Nous verrons bien si, sur ce point, la majorité du peuple est avec nous ou avec le Gouvernement provisoire.

   2. Nous sommes partisans d’une république où il n’y aurait, de la base au sommet, ni police, ni armée permanente (celle-ci devant être, selon nous, remplacée par l’armement général du peuple), ni corps de fonctionnaires inamovibles en fait et bénéficiant de traitements privilégiés, bourgeois. Nous sommes pour l’électivité absolue et la révocabilité à tout moment de tous les fonctionnaires et pour leur rémunération sur la base d’un salaire de prolétaire.

   Le Gouvernement provisoire est pour le rétablissement d’une police du type ordinaire, pour une armée permanente, pour un corps de fonctionnaires du type habituel.

   3. Le Gouvernement provisoire est pour la continuation de cette guerre, commencée par Nicolas le Sanglant. Il est pour la confirmation des traités secrets de brigandage conclus par le tsar, et cela sans consulter le peuple, ni même publier ces traités.

   Nous sommes contre cette guerre, contre la confirmation des traités, pour leur publication.

   Nous conseillons aux peuples, à tous les peuples sans exception, de mettre un terme à cette guerre par une paix qui ne soit pas imposée, autrement dit par une paix vraiment démocratique, par une paix que donnerait la liberté à tous les peuples et à toutes les nations sans exception.

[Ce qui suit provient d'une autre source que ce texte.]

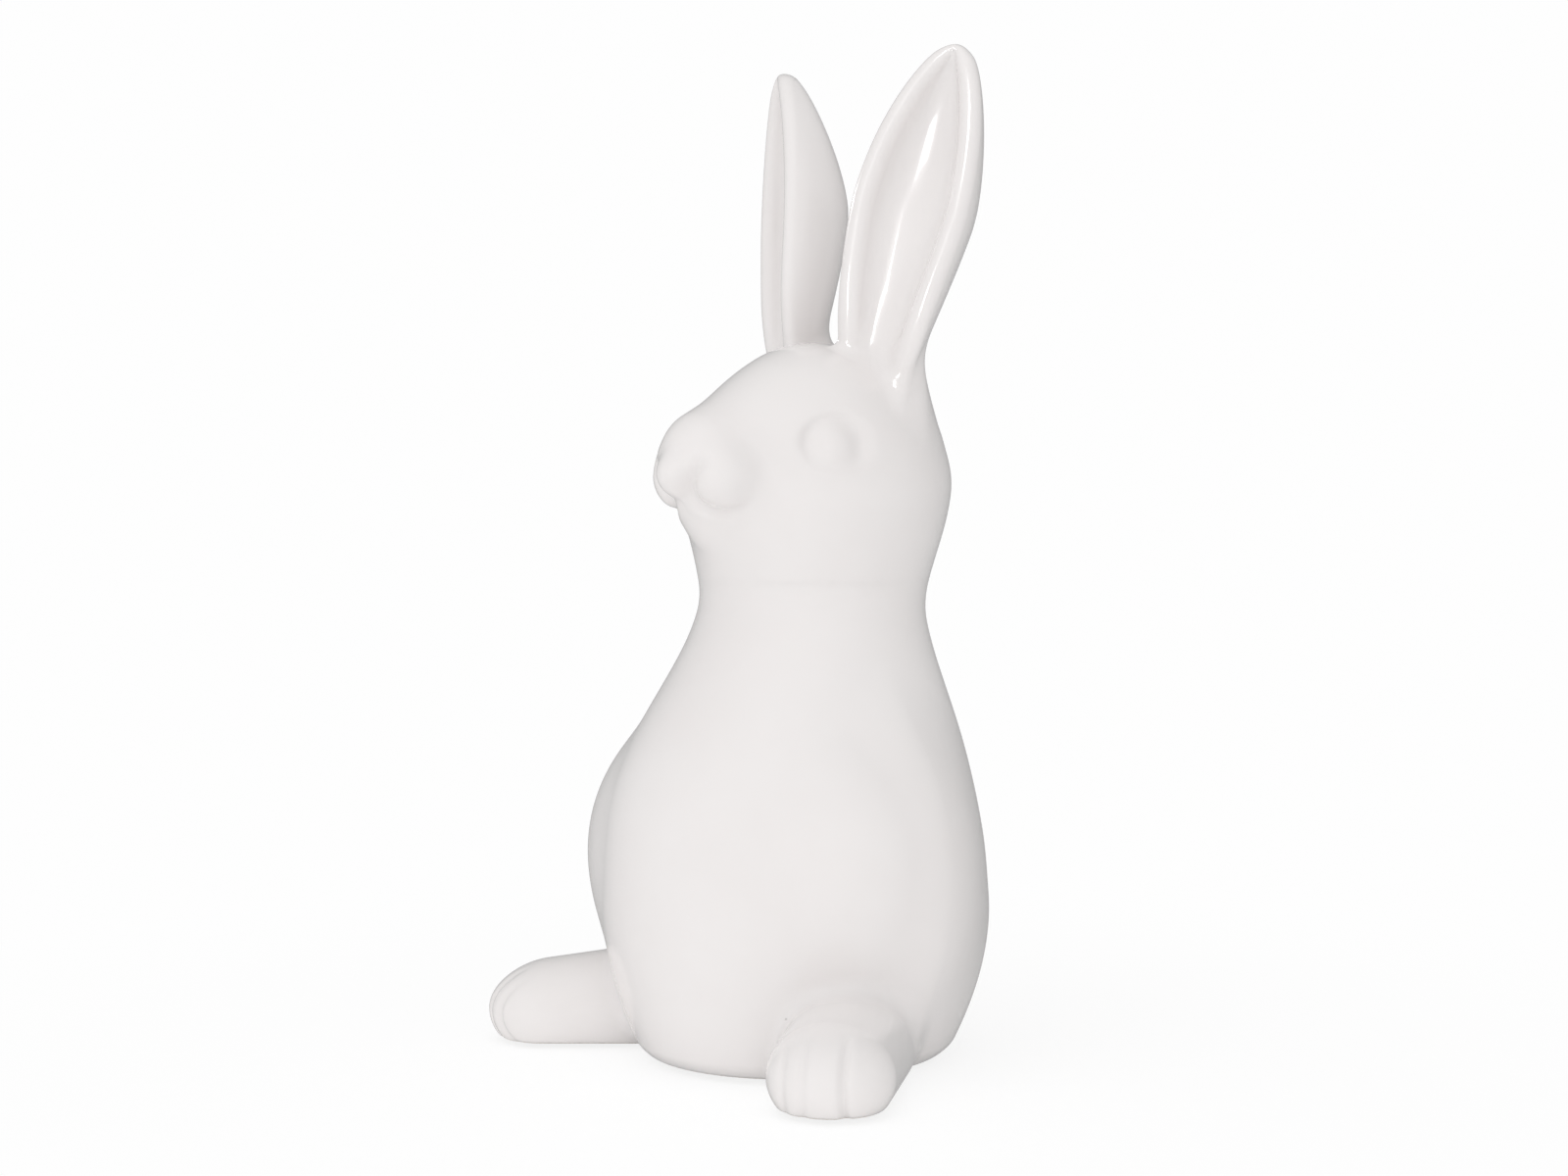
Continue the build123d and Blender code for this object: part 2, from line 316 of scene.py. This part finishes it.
def head_field(p):
    """Skull, muzzle and jaw, with the nose, whisker cheeks and eyes."""
    field = blend(
        ball(p, skull_centre, skull_radii),
        taper(p, muzzle_root, muzzle_tip, muzzle_root_radius, muzzle_tip_radius),
        head_blend,
    )
    field = blend(field, taper(p, jaw_root, jaw_tip, jaw_root_radius, jaw_tip_radius), head_blend)
    half = sided(p)
    field = blend(field, ball(half, ear_base_centre, [ear_base_radius] * 3), ear_base_blend)
    cheek = ball(half, cheek_centre, cheek_radii)
    mouth = crease(half, cheek_centre, cheek_way, field - cheek, **mouth_crease)
    field = blend(field, cheek, cheek_blend)
    field = blend(field, ball(p, nose_centre, nose_radii), nose_blend) + mouth
    socket = faced_ball(half, socket_centre, eye_way, socket_lift, socket_radii)
    lid = crease(half, socket_centre, eye_way, field + socket, **lid_crease)
    field = blend_cut(field, -socket, socket_softness) + lid
    return blend(field, faced_ball(half, eye_centre, eye_way, -eye_sink, eye_radii), eye_blend)


def ear_reach(along, length):
    """Half width of the ear over its rims, at places along it."""
    end = length + ear_thickness / 2
    wide = ear_wide_share * length
    left = np.clip((end - along) / (end - wide), 0, 1)
    drop = np.clip((wide - along) / wide, 0, ear_root_overrun)
    upper = (ear_half_width + ear_thickness / 2) * np.sin(pi / 2 * left) ** ear_tip_power
    lower = ear_half_width * (1 - ear_root_narrow_share * drop**ear_root_power)
    return np.where(along > wide, upper, lower + ear_thickness / 2)


def ear_curl_at(share):
    """Half angle of the curl, in radians."""
    rise = np.clip((share - ear_curl_share) / (1 - ear_curl_share), 0, 1)
    drop = np.clip((ear_curl_share - share) / ear_curl_share, 0, 1)
    upper = ear_curl + (ear_tip_curl - ear_curl) * rise**ear_tip_curl_power
    lower = ear_curl + (ear_root_curl - ear_curl) * drop**ear_root_curl_power
    return np.radians(np.where(share > ear_curl_share, upper, lower))


def bent(one, two):
    """Distance from an axis that measures a bend with flattened sides."""
    apart = np.maximum(np.hypot(one, two), tiny)
    return apart * (1 - ear_flatness * (2 * one * two / apart**2) ** 4)


def ear_field(p):
    """A curled band with round rims, filled a little inside and closed at its tip."""
    axis = ear_tip - ear_root
    length = np.linalg.norm(axis)
    axis = axis / length
    opening = np.array([sin(radians(ear_turn)), -cos(radians(ear_turn)), 0])
    opening -= axis * (opening @ axis)
    opening /= np.linalg.norm(opening)
    across = np.cross(axis, opening)
    local = [a - b for a, b in zip(sided(p), ear_root)]
    along, out, side = (sum(a * d for a, d in zip(local, way)) for way in (axis, opening, across))
    share = along / length
    side = side + ear_bow * 4 * share * (1 - share)
    reach = ear_reach(along, length)
    steep = np.abs(ear_reach(along + slope_step, length) - reach) / slope_step
    half_wall = ear_thickness / 2 * np.tanh(2 * reach / ear_thickness)
    width = reach - half_wall
    curl = ear_curl_at(share)
    bend = np.hypot(width / np.sin(curl), ear_tip_bend)
    half_angle = curl * width / np.sin(curl) / bend
    middle = bend * np.cos(half_angle)
    from_middle = bent(side, out - middle)
    rim = bend / bent(np.sin(half_angle), np.cos(half_angle))
    on_band = np.abs(np.arctan2(side, middle - out)) <= half_angle
    past_rim = np.abs(side) - rim * np.sin(half_angle)
    to_rim = np.hypot(past_rim, out - middle + rim * np.cos(half_angle))
    band = np.where(on_band, np.abs(from_middle - bend), to_rim) - half_wall
    spread = ease((share - ear_fill_start) / ear_fill_spread)
    level = ear_fill_root_depth + (ear_fill_depth - ear_fill_root_depth) * spread
    fill = np.maximum(from_middle - bend, out + level)
    filled = blend(band, fill, np.minimum(ear_fill_blend, level + half_wall))
    flat = np.where(from_middle < bend, filled, band)
    trimmed = ease(1 - share / ear_trim_share)
    front = half_wall + ear_trim_softness * (1 - trimmed) - ear_trim * trimmed
    flat = blend_cut(flat, out - front, ear_trim_softness)
    flat = flat / np.sqrt(1 + np.minimum(steep, ear_steepest) ** 2)
    past_tip = np.maximum(along - length - ear_thickness / 2, 0)
    closed = np.hypot(np.maximum(flat, 0), past_tip) + np.minimum(flat, 0)
    return np.maximum(closed, -along - ear_buried)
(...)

Nous voulons prouver au peuple que pour mettre fin à la guerre par une paix qui, réellement, ne soit pas une paix imposée, le pouvoir doit passer entièrement et exclusivement aux Soviets des députés ouvriers et soldats.

   Car tant que le pouvoir est aux mains des capitalistes et des grands propriétaires fonciers (Goutchkov, Lvov, Milioukov), la guerre se poursuit en fait sous la direction des capitalistes, toutes les promesses de paix sans annexions restent des promesses, les masses ouvrières du monde entier se méfient forcément d’un gouvernement de capitalistes ; et par suite la guerre traînera en longueur.

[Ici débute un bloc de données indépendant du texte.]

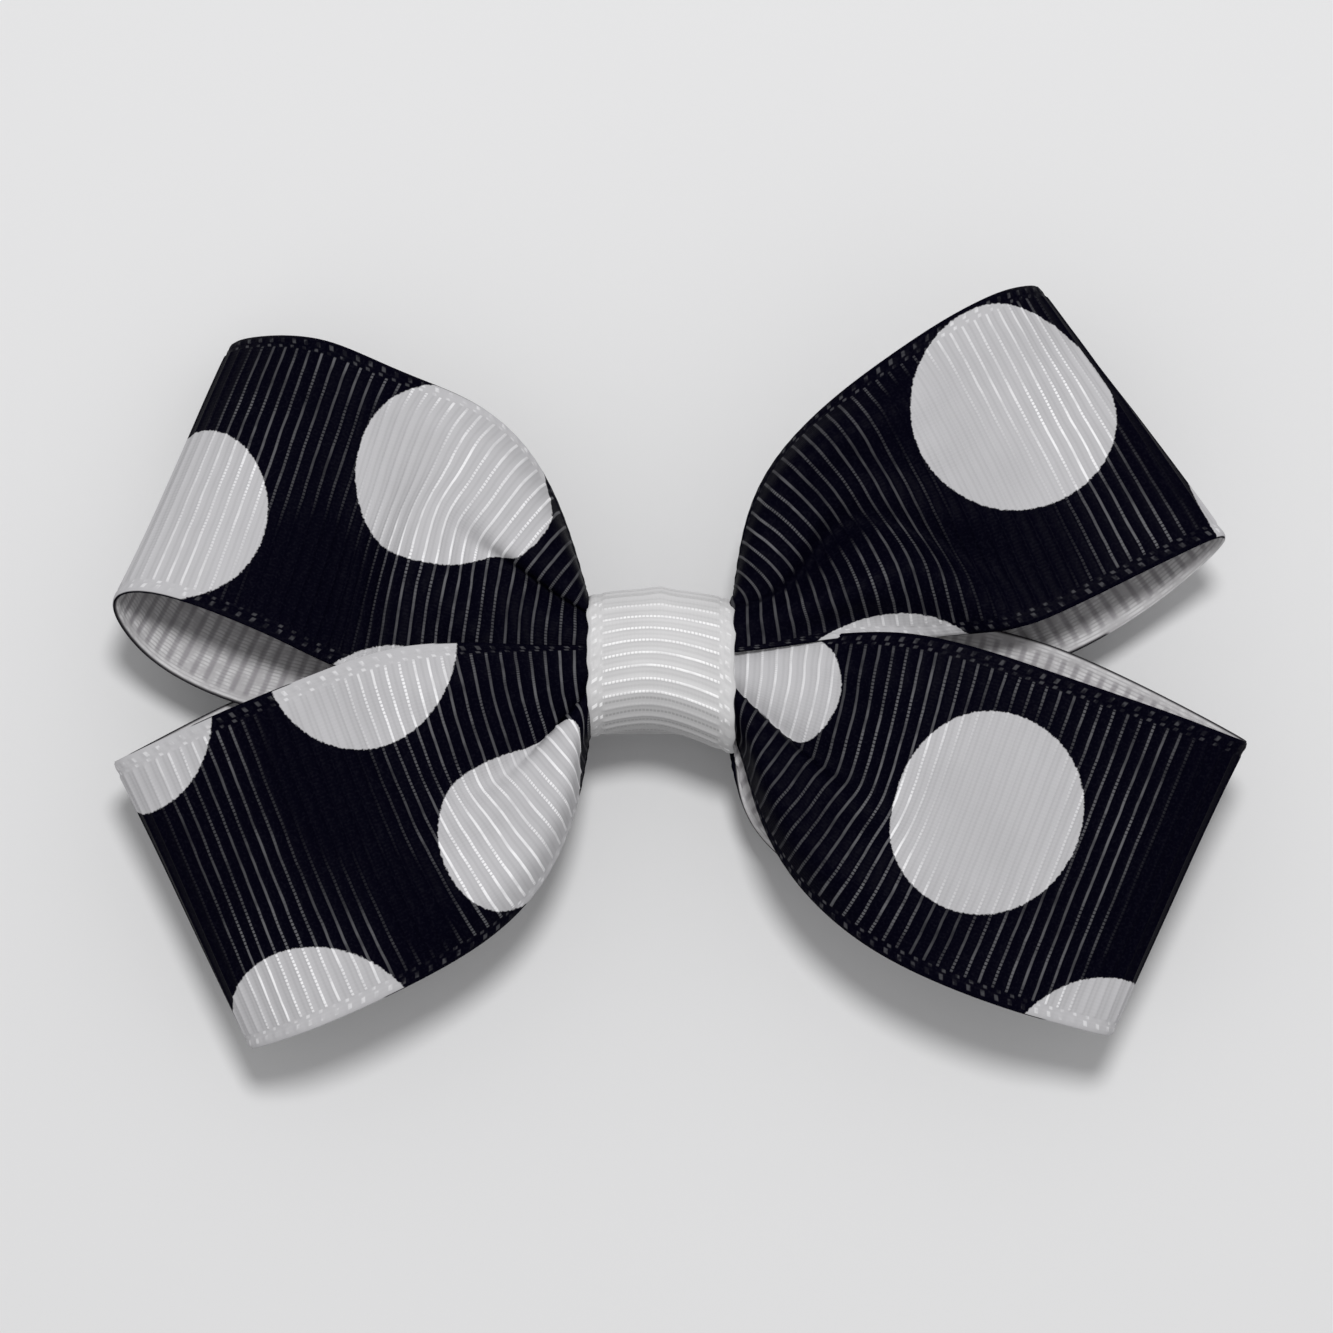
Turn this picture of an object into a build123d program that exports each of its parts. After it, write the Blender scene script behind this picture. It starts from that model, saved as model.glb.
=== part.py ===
"""Hair bow: a pinwheel bow of wide grosgrain ribbon on a sprung alligator clip.

Frame, in mm: Z up with the bow's face up, X along the bow's length, Y across it, the knot on the Z axis,
and the clip's lower jaw lying flat on Z = 0.
"""

import os
from math import cos, radians, sin

from build123d import *

os.makedirs("parts", exist_ok=True)

# Ribbon
RIBBON_THICK = 0.5  # a loop's wall, ribs included
FRONT_PASS_THICK = 2.1  # a front pass, gathered at the knot
BACK_PASS_THICK = 1.4  # a back pass, gathered at the knot

# Knot, with heights above the top of the clip's upper plate
WRAP_WIDTH = 10.0
WRAP_THICK = 0.5
WRAP_GAP = 0.45
KNOT_HALF_WIDTH = 4.6
KNOT_LOW = 0.7
KNOT_HIGH = 6.05
TIE_WIRE = 0.3
TIE_TURNS = 5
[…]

   Question : que faire si le pouvoir passe en Russie aux Soviets des députés ouvriers et soldats et s’il ne se produit pas en Allemagne une révolution qui renverse non seulement Guillaume II, mais aussi les Goutchkov et les Milioukov allemands (car si le Nicolas II allemand est remplacé par des Goutchkov et des Milioukov allemands, il n’y aura rigoureusement rien de changé quant à la guerre) ?

   Notre réponse : le pouvoir aux mains des Soviets de députés ouvriers et soldats sera celui de la majorité du peuple, et cette majorité est formée d’ouvriers et de paysans pauvres. Ils ne sont réellement pas intéressés aux annexions ; ils y renonceront non en paroles, mais en fait ; ils cesseront en fait de protéger les bénéfices des capitalistes.

   Dans ces conditions, nous sommes, nous aussi, acquis à une guerre révolutionnaire contre les capitalistes de n’importe quel pays, car ce sera en fait une guerre contre les intérêts du Capital, quel qu’il soit, et non pour les intérêts des capitalistes de tel ou tel pays.

   Question : comment hâter pratiquement, tout de suite, immédiatement, la conclusion de la paix, s’il est impossible de terminer la guerre en mettant simplement la crosse en l’air ?

   Notre réponse : on ne peut terminer la guerre ni en mettant la crosse en l’air, ni par le refus unilatéral de la continuer de la part d’un des pays belligérants. Il n’y a, il ne peut y avoir qu’un moyen pratique immédiat (en dehors de la victoire de la révolution ouvrière sur les capitalistes) de hâter la paix : c’est la fraternisation des soldats sur le front.

   Soutenons immédiatement avec la plus grande énergie, par tous les moyens, sans réserve, la fraternisation sur le front des soldats des deux groupes de pays belligérants.

   Cette fraternisation a déjà commencé. Venons-lui en aide !

   Telle est notre position. Nous sommes fermement convaincus que la majorité du peuple ne la qualifiera pas de « non moins nocive que toute propagande contre-révolutionnaire de droite ».